Information provided
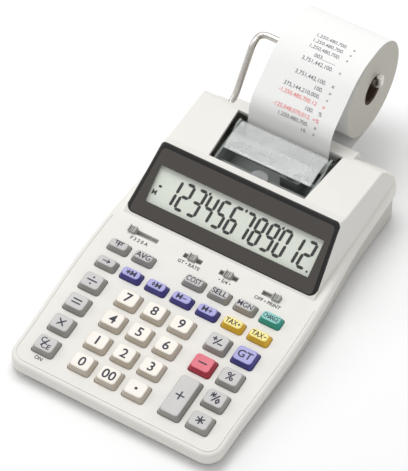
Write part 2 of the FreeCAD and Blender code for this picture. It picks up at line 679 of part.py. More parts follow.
def printer_frame():
    """Two side plates tied by a base, a front tray and the carriage rail."""
    inner = size("plate_gap") / 2
    outer = inner + size("plate_thick")
    start = WINDOW_V + size("opening_start") + 0.6
    hinge_v = LENGTH - size("hinge_setback")
    rear = PLATEN_V + size("platen_radius") + 2.0
    low = PLATEN_Z - size("platen_radius") - 6.5
    tray = size("tray_height")
    plate_points = [
        (start, tray - 1.5), (start, tray + 7.0), (hinge_v - 8, tray + 9.0),
        (hinge_v - 3.0, size("hinge_height") + 2.2), (hinge_v + 1.8, size("hinge_height") + 2.2),
        (hinge_v + 3.0, tray + 6.0), (rear, PLATEN_Z + 6.0), (rear, low), (hinge_v - 22, low),
        (hinge_v - 22, tray - 1.5),
    ]
    plates = side_prism(plate_points, outer).cut(side_prism(plate_points, inner))
    front_tray = block(-outer, outer, start, LENGTH - size("cover_front") - 1.0, tray - 1.5, tray)
    base = block(-outer, outer, hinge_v - 22, rear, low, low + 1.5)
    rail = rod(size("shaft_radius"), -outer, outer, LENGTH - size("rail_setback"), size("rail_height"))
    pin = post(size("shaft_radius"), size("ink_offset"), LENGTH - size("ink_setback"), tray - 0.5,
               tray + size("ink_height") + 0.8)
    frame = plates.fuse([front_tray, base, rail, pin])
    bearing = size("shaft_radius") + size("run_fit")
    frame = frame.cut(rod(bearing, -outer - 1, outer + 1, PLATEN_V, PLATEN_Z))
    hinge = size("hinge_radius") + size("run_fit")
    return frame.cut(rod(hinge, -outer - 1, outer + 1, hinge_v, size("hinge_height")))


def toothed_wheel(teeth, centre_v, centre_z, x0, x1, phase):
    """A spur wheel with straight-sided teeth, cut thin enough to run with play."""
    module = size("gear_module")
    pitch_radius = module * teeth / 2
    root, tip = pitch_radius - 1.2 * module, pitch_radius + 0.8 * module
    pitch = 2 * math.pi / teeth
    corners = []
    for tooth in range(int(teeth)):
        middle = phase + tooth * pitch
        for radius, share in ((root, -0.31), (tip, -0.11), (tip, 0.11), (root, 0.31)):
            angle = middle + share * pitch
            corners.append(vec(x0, centre_v + radius * math.cos(angle), centre_z + radius * math.sin(angle)))
    return Part.Face(Part.makePolygon(corners + corners[:1])).extrude(vec(x1 - x0, 0, 0))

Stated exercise
Write out every line of the material again, exactly as it reads.

Worked solution
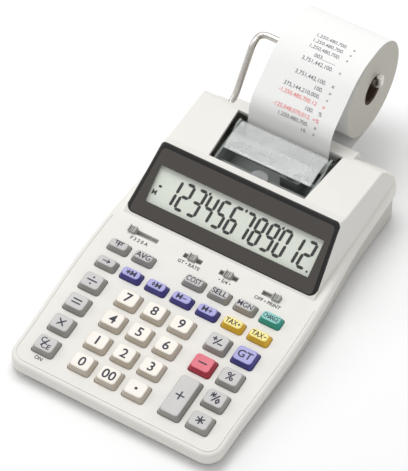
Write part 2 of the FreeCAD and Blender code for this picture. It picks up at line 679 of part.py. More parts follow.
def printer_frame():
    """Two side plates tied by a base, a front tray and the carriage rail."""
    inner = size("plate_gap") / 2
    outer = inner + size("plate_thick")
    start = WINDOW_V + size("opening_start") + 0.6
    hinge_v = LENGTH - size("hinge_setback")
    rear = PLATEN_V + size("platen_radius") + 2.0
    low = PLATEN_Z - size("platen_radius") - 6.5
    tray = size("tray_height")
    plate_points = [
        (start, tray - 1.5), (start, tray + 7.0), (hinge_v - 8, tray + 9.0),
        (hinge_v - 3.0, size("hinge_height") + 2.2), (hinge_v + 1.8, size("hinge_height") + 2.2),
        (hinge_v + 3.0, tray + 6.0), (rear, PLATEN_Z + 6.0), (rear, low), (hinge_v - 22, low),
        (hinge_v - 22, tray - 1.5),
    ]
    plates = side_prism(plate_points, outer).cut(side_prism(plate_points, inner))
    front_tray = block(-outer, outer, start, LENGTH - size("cover_front") - 1.0, tray - 1.5, tray)
    base = block(-outer, outer, hinge_v - 22, rear, low, low + 1.5)
    rail = rod(size("shaft_radius"), -outer, outer, LENGTH - size("rail_setback"), size("rail_height"))
    pin = post(size("shaft_radius"), size("ink_offset"), LENGTH - size("ink_setback"), tray - 0.5,
               tray + size("ink_height") + 0.8)
    frame = plates.fuse([front_tray, base, rail, pin])
    bearing = size("shaft_radius") + size("run_fit")
    frame = frame.cut(rod(bearing, -outer - 1, outer + 1, PLATEN_V, PLATEN_Z))
    hinge = size("hinge_radius") + size("run_fit")
    return frame.cut(rod(hinge, -outer - 1, outer + 1, hinge_v, size("hinge_height")))


def toothed_wheel(teeth, centre_v, centre_z, x0, x1, phase):
    """A spur wheel with straight-sided teeth, cut thin enough to run with play."""
    module = size("gear_module")
    pitch_radius = module * teeth / 2
    root, tip = pitch_radius - 1.2 * module, pitch_radius + 0.8 * module
    pitch = 2 * math.pi / teeth
    corners = []
    for tooth in range(int(teeth)):
        middle = phase + tooth * pitch
        for radius, share in ((root, -0.31), (tip, -0.11), (tip, 0.11), (root, 0.31)):
            angle = middle + share * pitch
            corners.append(vec(x0, centre_v + radius * math.cos(angle), centre_z + radius * math.sin(angle)))
    return Part.Face(Part.makePolygon(corners + corners[:1])).extrude(vec(x1 - x0, 0, 0))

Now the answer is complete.